Shepard, et, al. vs. Madigan, et, al. (USDC SD IL Benton Div.)

Immediately following the narrow defeat of a bill to give shall issue concealed carry to the citizens of Illinois, the Office of Legislative Counsel took action.  May 2011 suit was filed on behalf of Illinois resident Mary Shepard, the Illinois State Rifle Association and others challenging the constitutionality of Illinois’ complete ban on carrying a gun for self defense in public.  Following the game changing Ezell decision from the Seventh Circuit, counsel moved to file a motion for a preliminary injunction on July 8.  On July 22 the State moved to dismiss the case in its entirety.  On November 16th the court issued an order formally accepting NRA’s amicus brief in support of the plaintiffs. On March 30th, in a decision that conflicts with a growing body of case law elsewhere in the country, the court ruled that the Second Amendment does not protect a right to carry firearms for self-protection outside the home.  A notice of appeal has been filed.

Osterweil v Bartlett, et.al (USCA Second Circuit)

Alfred Osterweil, a New York resident for over two decades, retired to Louisiana but kept a summer home in New York.  He applied in 2008 for a license to keep a pistol on his premises, but was rejected because he was no longer a "resident" under New York's very narrow definition of "resident" for the purpose of possessing a handgun.  Representing himself, he filed suit in the U.S District Court for the Northern District of New York in 2009.  In May 2011 the trial court ruled against him, based on a pre-McDonald case that involved a nonresident seeking a permit to carry, rather than to possess a handgun in the home. 

Facing an appeal in the case, Mr.

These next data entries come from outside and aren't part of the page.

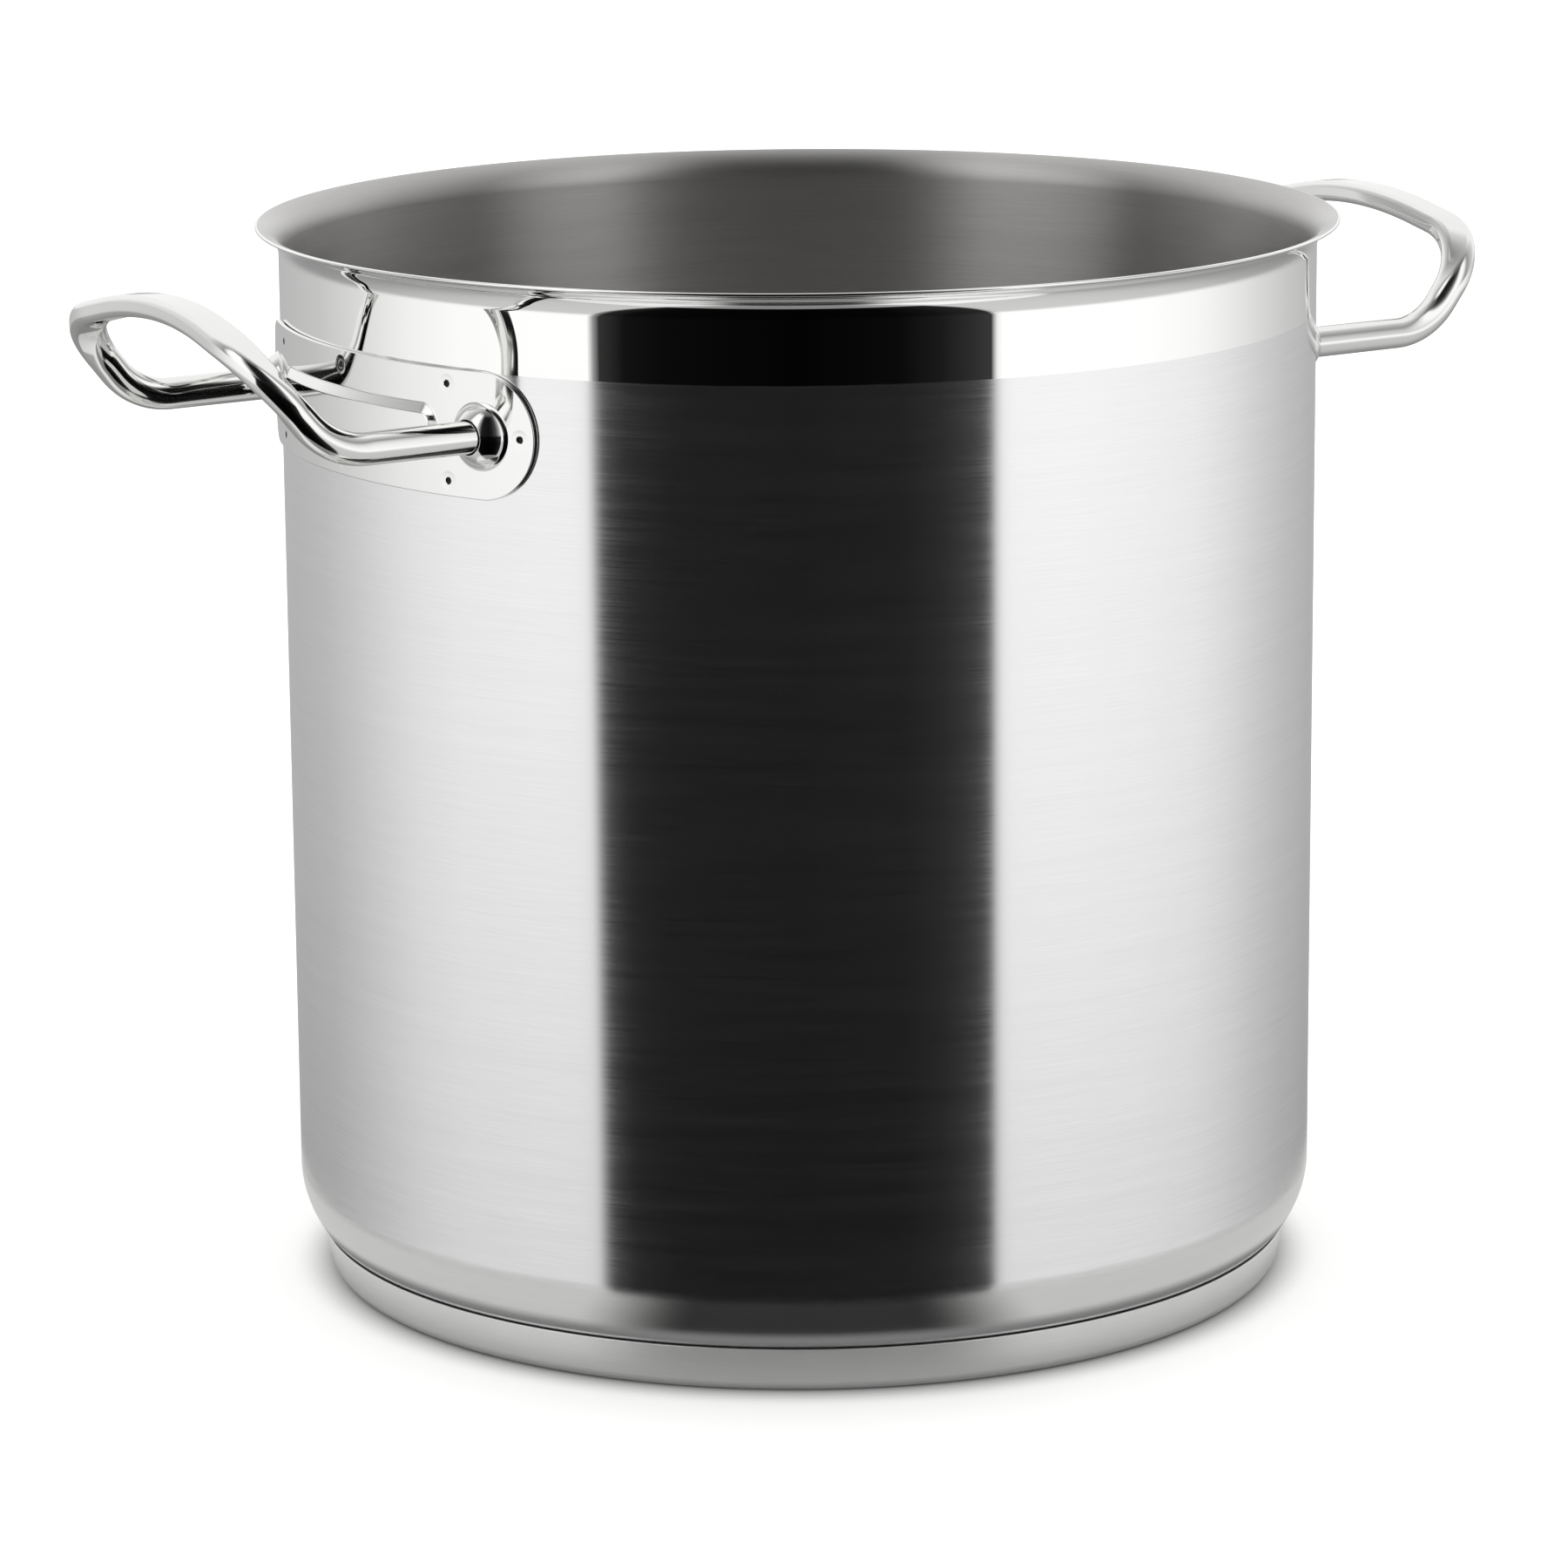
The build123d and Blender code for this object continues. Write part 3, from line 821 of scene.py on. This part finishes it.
# Close to the pot its rounded bottom mirrors the floor, which is shaded in front and paler at
# the sides. This sheet shows only in the metal.
NEAR_FLOOR = 0.262
near, near_tree, near_shader = new_finish("matt_white_laminate_near")
near_shader.inputs["Roughness"].default_value = 0.9
near_shader.inputs["Specular IOR Level"].default_value = 0.0
near_place = add_node(near_tree, "ShaderNodeTexCoord", {})
near_reach = add_node(
    near_tree, "ShaderNodeVectorMath", {"operation": "LENGTH"}, [(0, near_place.outputs["Object"])],
)
near_fade = add_node(
    near_tree, "ShaderNodeMapRange",
    {"From Min": NEAR_FLOOR - 0.03, "From Max": NEAR_FLOOR, "To Min": 1.0, "To Max": 0.0},
    [("Value", near_reach.outputs["Value"])],
)
camera_turn = math.radians(CAMERA_AZIMUTH - 90)
toward_camera = (math.cos(camera_turn), math.sin(camera_turn), 0)
near_way = add_node(
    near_tree, "ShaderNodeVectorMath", {"operation": "NORMALIZE"}, [(0, near_place.outputs["Object"])],
)
near_front = add_node(
    near_tree, "ShaderNodeVectorMath", {"operation": "DOT_PRODUCT", 1: toward_camera},
    [(0, near_way.outputs["Vector"])],
)
near_side = add_node(
    near_tree, "ShaderNodeMapRange",
    {"interpolation_type": "SMOOTHSTEP", "From Min": 0.97, "From Max": 0.86},
    [("Value", near_front.outputs["Value"])],
)
near_rim = add_node(
    near_tree, "ShaderNodeMapRange", {"From Min": 0.185, "From Max": 0.177},
    [("Value", near_reach.outputs["Value"])],
)
near_far = add_node(
    near_tree, "ShaderNodeMix", {"data_type": "RGBA", 6: linear("#2b2b2b"), 7: linear("#b4b4b3")},
    [(0, near_side.outputs[0])],
)
near_tone = add_node(
    near_tree, "ShaderNodeMix", {"data_type": "RGBA", 7: linear("#808080")},
    [(0, near_rim.outputs[0]), (6, near_far.outputs[2])],
)
near_tree.links.new(near_tone.outputs[2], near_shader.inputs["Base Color"])
near_tree.links.new(near_fade.outputs[0], near_shader.inputs["Alpha"])
near_floor = flat_sheet("floor_by_the_pot", NEAR_FLOOR + 0.1, 0.0, near)
near_floor.visible_camera = False
near_floor.visible_diffuse = False
near_floor.visible_shadow = False

# The light all round, in degrees round from the camera (left negative) with its brightness:
# tent walls low down, a white backdrop above them, and the floor further off.
TENT_LOW = [
    (-180, 0.40), (-150, 0.46), (-131, 0.52), (-117, 0.62), (-105, 0.73), (-94, 0.84), (-80, 0.92),
    (-60, 0.96), (-45.8, 0.96), (-44.7, 0.035), (-38, 0.006), (-30, 0.003), (0, 0.001), (22, 0.003),
    (31, 0.010), (38, 0.025), (42.7, 0.04), (43.8, 1.0), (62, 1.0), (80, 0.97), (97, 0.9), (110, 0.78),
    (121, 0.66), (136, 0.54), (160, 0.42), (180, 0.40),
]
TENT_HIGH = [
    (-180, 0.88), (-130, 0.88), (-112, 0.6), (-85, 0.3), (-76, 0.95), (-60, 1.1), (-46, 1.1),
    (-38, 0.5), (-30, 0.12), (-24, 0.01), (0, 0.004), (12, 0.012), (26, 0.06), (36, 0.3), (46, 1.0),
    (60, 1.0), (70, 0.7), (80, 0.3), (112, 0.6), (130, 0.88), (180, 0.88),
]
TENT_UNDER = [
    (-180, 0.5), (-90, 0.75), (-55, 0.8), (-40, 0.3), (-20, 0.22), (20, 0.22), (40, 0.35), (52, 0.9),
    (90, 0.85), (180, 0.5),
]
# In degrees up from level: how the tent's walls darken downwards.
FALL = [(-60, 0.55), (-22, 0.58), (-18, 0.66), (-16, 0.78), (-13, 0.92), (-9, 1.0), (60, 1.0)]
# In degrees over the top from the camera's side to the far side: softbox, gap, backdrop.
CEILING = [(0, 0.12), (80, 0.15), (100, 0.6), (180, 0.8)]
TENT_STRENGTH = 1.15
CARD_TOP, TOP_SOFT = 68.0, 8.0      # degrees up, and how softly it ends each way
CARD_FOOT, FOOT_SOFT = -62.0, 1.0
FLOOR_LIGHT = 1.5

bpy.context.scene.view_settings.view_transform = "Standard"
world = bpy.data.worlds.new("studio_light")
world.use_nodes = True
bpy.context.scene.world = world
sky = world.node_tree
sky.nodes.clear()


def angle_ramp(source, stops, low, high):
    """Brightness for an angle in radians, from stops in degrees between low and high."""
    share = add_node(
        sky, "ShaderNodeMapRange", {"From Min": math.radians(low), "From Max": math.radians(high)},
        [("Value", source)],
    )
    ramp = add_node(sky, "ShaderNodeValToRGB", {}, [(0, share.outputs[0])])
    marks = ramp.color_ramp.elements
    for n, (angle, bright) in enumerate(stops):
        spot = (angle - low) / (high - low)
        mark = marks[n] if n < 2 else marks.new(spot)
        mark.position = spot
        mark.color = (bright, bright, bright, 1)
    return ramp.outputs[0]


look = add_node(sky, "ShaderNodeTexCoord", {})
look_parts = add_node(sky, "ShaderNodeSeparateXYZ", {}, [(0, look.outputs["Generated"])])
compass = add_node(
    sky, "ShaderNodeMath", {"operation": "ARCTAN2"},
    [(0, look_parts.outputs["Y"]), (1, look_parts.outputs["X"])],
)
from_camera = add_node(
    sky, "ShaderNodeMath", {"operation": "SUBTRACT", 1: camera_turn}, [(0, compass.outputs[0])],
)
wrapped = add_node(
    sky, "ShaderNodeMath", {"operation": "WRAP", 1: math.pi, 2: -math.pi}, [(0, from_camera.outputs[0])],
)
height = add_node(sky, "ShaderNodeMath", {"operation": "ARCSINE"}, [(0, look_parts.outputs["Z"])])
front = add_node(
    sky, "ShaderNodeVectorMath", {"operation": "DOT_PRODUCT", 1: toward_camera},
    [(0, look.outputs["Generated"])],
)
over_top = add_node(
    sky, "ShaderNodeMath", {"operation": "ARCTAN2"},
    [(0, look_parts.outputs["Z"]), (1, front.outputs["Value"])],
)
turned_by, raised_by = wrapped.outputs[0], height.outputs[0]
low_walls = add_node(
    sky, "ShaderNodeMix", {"data_type": "RGBA", "blend_type": "MULTIPLY", 0: 1.0},
    [(6, angle_ramp(turned_by, TENT_LOW, -180, 180)), (7, angle_ramp(raised_by, FALL, -60, 60))],
)
wall_join = add_node(
    sky, "ShaderNodeMapRange",
    {"interpolation_type": "SMOOTHSTEP", "From Min": math.radians(-3), "From Max": math.radians(5)},
    [("Value", raised_by)],
)
walls = add_node(
    sky, "ShaderNodeMix", {"data_type": "RGBA"},
    [(0, wall_join.outputs[0]), (6, low_walls.outputs[2]),
     (7, angle_ramp(turned_by, TENT_HIGH, -180, 180))],
)
top_join = add_node(
    sky, "ShaderNodeMapRange",
    {"interpolation_type": "SMOOTHSTEP", "From Min": math.radians(CARD_TOP - TOP_SOFT),
     "From Max": math.radians(CARD_TOP + TOP_SOFT)},
    [("Value", raised_by)],
)
with_top = add_node(
    sky, "ShaderNodeMix", {"data_type": "RGBA"},
    [(0, top_join.outputs[0]), (6, walls.outputs[2]),
     (7, angle_ramp(over_top.outputs[0], CEILING, 0, 180))],
)
foot_join = add_node(
    sky, "ShaderNodeMapRange",
    {"interpolation_type": "SMOOTHSTEP", "From Min": math.radians(CARD_FOOT + FOOT_SOFT),
     "From Max": math.radians(CARD_FOOT - FOOT_SOFT)},
    [("Value", raised_by)],
)
whole = add_node(
    sky, "ShaderNodeMix", {"data_type": "RGBA"},
    [(0, foot_join.outputs[0]), (6, with_top.outputs[2]),
     (7, angle_ramp(turned_by, TENT_UNDER, -180, 180))],
)
mirrored = add_node(
    sky, "ShaderNodeBackground", {"Strength": TENT_STRENGTH}, [("Color", whole.outputs[2])],
)
plain = add_node(sky, "ShaderNodeBackground", {"Color": (1, 1, 1, 1), "Strength": FLOOR_LIGHT})
ray = add_node(sky, "ShaderNodeLightPath", {})
chosen = add_node(
    sky, "ShaderNodeMixShader", {},
    [(0, ray.outputs["Is Glossy Ray"]), (1, plain.outputs[0]), (2, mirrored.outputs[0])],
)
add_node(sky, "ShaderNodeOutputWorld", {}, [("Surface", chosen.outputs[0])])
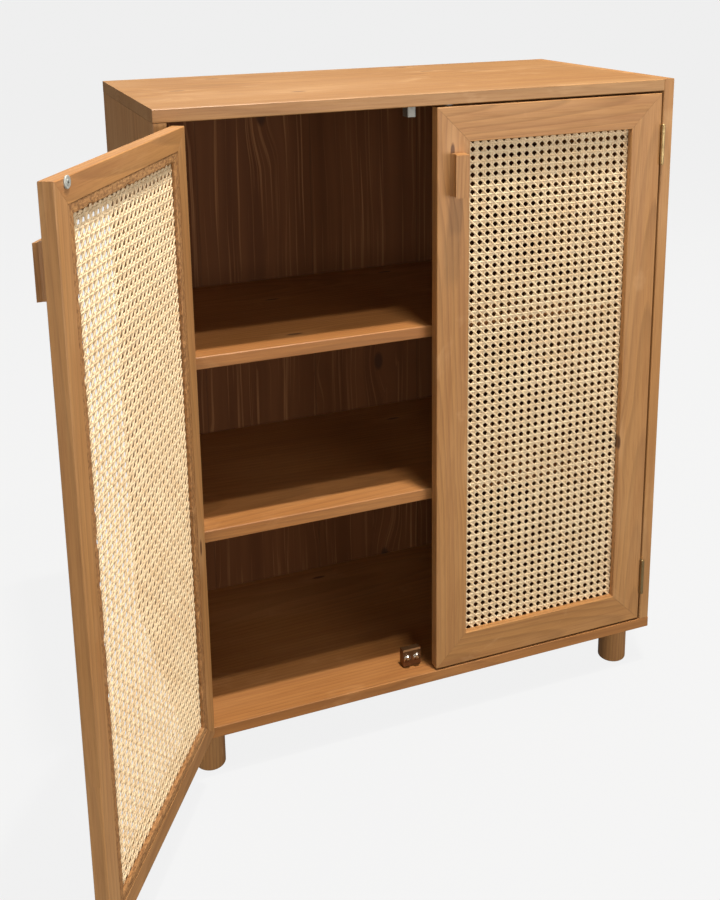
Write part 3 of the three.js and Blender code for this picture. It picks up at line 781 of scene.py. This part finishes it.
# each screw's radius, height and depth of its recess
DISC_SCREW = (0.0034, 0.00032, 0.00028)
PLATE_SCREW = (0.0026, 0.0005, 0.0004)
LEAF_SCREW = (0.0030, 0.00006, 0.00004)
PLATE_SCREWS_AT = (0.22, 0.78)
LEAF_SCREWS_UP = (0.012, 0.048)
LEAF_FACE = 0.0001
BACKWARD = Vector((0, 1, 0))
for side in SIDES:
    matrix = door_matrix(side)
    body = f"{side}_door"
    low, high = door_box("strike_disc")
    disc = (low + high) / 2
    verts, faces, slots = [], [], []
    spot = Vector((disc.x, high.y, disc.z))
    screw_head(verts, faces, slots, spot, BACKWARD, *DISC_SCREW, 0.5)
    mesh_piece(
        f"{side}_strike_screw", verts, faces, [ZINC, DARK_RECESS], matrix, body, False, slots, "zinc")
    low, high = door_box("strike_plate")
    verts, faces, slots = [], [], []
    for reach in PLATE_SCREWS_AT:
        spot = Vector((low.x + (high.x - low.x) * reach, high.y, (low.z + high.z) / 2))
        screw_head(verts, faces, slots, spot, BACKWARD, *PLATE_SCREW, reach)
    mesh_piece(
        f"{side}_plate_screws", verts, faces, [BRONZE, DARK_RECESS], matrix, body, False, slots, "bronze")
    door_screws, case_screws = ([], [], []), ([], [], [])
    for level in ("upper", "lower"):
        low, high = door_box(f"{level}_hinge_leaf")
        deep = low.y + (high.y - low.y) * 0.72
        for up_by in LEAF_SCREWS_UP:
            spot = Vector((LEAF_FACE, deep, low.z + up_by))
            screw_head(*door_screws, spot, Vector((-1, 0, 0)), *LEAF_SCREW, up_by * 40)
            spot = Vector((-LEAF_FACE, deep, low.z + up_by))
            screw_head(*case_screws, spot, Vector((1, 0, 0)), *LEAF_SCREW, up_by * 70)
    mesh_piece(
        f"{side}_hinge_door_screws", *door_screws[:2], [BRASS, DARK_RECESS], matrix, body, False,
        door_screws[2], "brass")
    pivot = PIVOTS[side]
    shut = Matrix.Translation((pivot.x, pivot.y, 0)) @ Matrix.Diagonal((MIRROR[side], 1, 1, 1))
    mesh_piece(
        f"{side}_hinge_case_screws", *case_screws[:2], [BRASS, DARK_RECESS], shut, "case", False,
        case_screws[2], "brass")

# ---------------------------------------------------------------- floor
FLOOR_REACH = 60.0
FLOOR_GREY = (0.03, 0.03, 0.03, 1)
FLOOR_GLOW = 0.10
FLOOR_GLOW_SEEN = 0.862
floor_mesh = bpy.data.meshes.new("floor")
corners = [(a * FLOOR_REACH, b * FLOOR_REACH, 0) for a, b in ((-1, -1), (1, -1), (1, 1), (-1, 1))]
floor_mesh.from_pydata(corners, [], [(0, 1, 2, 3)])
floor = bpy.data.objects.new("floor", floor_mesh)
scene.collection.objects.link(floor)
g = Graph("pale_floor")
g.shader.inputs["Base Color"].default_value = FLOOR_GREY
g.shader.inputs["Roughness"].default_value = 1.0
g.shader.inputs["Specular IOR Level"].default_value = 0.0
g.shader.inputs["Emission Color"].default_value = (1, 1, 1, 1)
glow = g.node("ShaderNodeMapRange")
g.put(glow.inputs["Value"], g.node("ShaderNodeLightPath").outputs["Is Camera Ray"])
glow.inputs["To Min"].default_value = FLOOR_GLOW
glow.inputs["To Max"].default_value = FLOOR_GLOW_SEEN
g.put(g.shader.inputs["Emission Strength"], glow.outputs["Result"])
floor_mesh.materials.append(g.material)
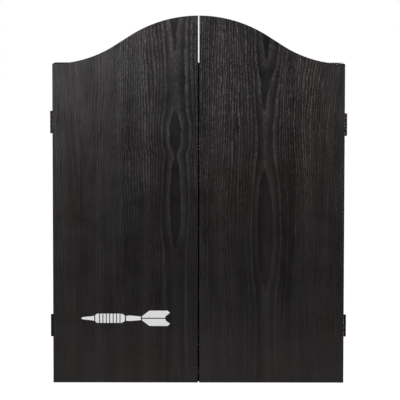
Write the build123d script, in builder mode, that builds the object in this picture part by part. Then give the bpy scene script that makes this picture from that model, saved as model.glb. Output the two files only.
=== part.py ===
from build123d import *

import os
from math import asin, cos, degrees, radians, sin

# A wall-hung dart board cabinet with a regulation board inside it.
# Two flat doors with a humped top close over a shallow rectangular case.
# Origin: on the wall plane, straight behind the centre of the board.
# +X is to the viewer's right, +Y points into the wall and +Z is up. Millimetres.

# ---- driving dimensions ----
case_width = 510.0
case_height = 560.0
case_depth = 72.0
panel_thickness = 12.0
back_thickness = 6.0
rabbet = 6.0                     # how far the back panel is let into each case panel
case_edge_radius = 0.4
bull_height = 256.0              # centre of the board above the underside of the case

door_thickness = 12.0
door_gap = 2.0                   # slit between the two doors
door_front_edge_radius = 0.8
door_back_edge_radius = 0.4
hump_height = 84.0               # crest of the doors above their shoulders
shoulder_radius = 200.0          # hollow arc at each shoulder
slope_angle = radians(32.6)      # straight between the hollow and the crest arc

hinge_length = 38.0
hinge_leaf_thickness = 1.0
hinge_leaf_width = 10.0
hinge_leaf_gap = 0.4             # between the two leaves when the door is shut
knuckle_radius = 2.3
knuckle_count = 5
knuckle_gap = 0.3
hinge_axis_offset = 2.5          # pin centre outside the edge of the door
hinge_pin_radius = 1.2
leaf_corner_radius = 1.5
hinge_screw_offset = 11.0        # hinge screws above and below the hinge's middle
upper_hinge_drop = {"left": 102.0, "right": 106.0}   # hinge middle below the case top
lower_hinge_rise = 100.0         # hinge middle above the underside of the case

board_radius = 225.5
board_thickness = 38.0
board_standoff = 10.0            # back of the board in front of the back panel
board_band_thickness = 0.8
board_backing_thickness = 12.0
double_ring_radius = 170.0
treble_ring_radius = 107.0
ring_width = 8.0
outer_bull_radius = 15.9
inner_bull_radius = 6.35
bull_ring_thickness = 0.8
bull_ring_height = 2.0
wire_width = 1.2
wire_height = 1.4
sector_count = 20
number_ring_radius = 197.0
number_wire_radius = 1.1
clip_count = 10
clip_wire_radius = 0.5
clip_depth = 8.0
foot_radius = 11.0
foot_circle = 150.0
foot_chamfer = 1.0

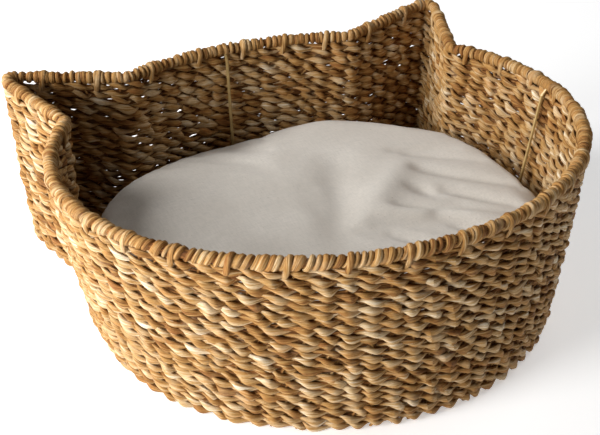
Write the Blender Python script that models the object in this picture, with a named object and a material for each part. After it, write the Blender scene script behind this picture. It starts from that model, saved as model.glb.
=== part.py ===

Osterweil reached out to attorney Dan Schmutter who in turn contacted us.  NRA-ILA assembled a team of counsel including both Mr. Schmutter and Paul Clement to argue the key question: whether New York can constitutionally deny a law-abiding citizen, who owns property and pays taxes, the ability to possess a gun in his own home in the state.  On January 26, 2012 counsel for Mr. Osterweil filed their initial brief.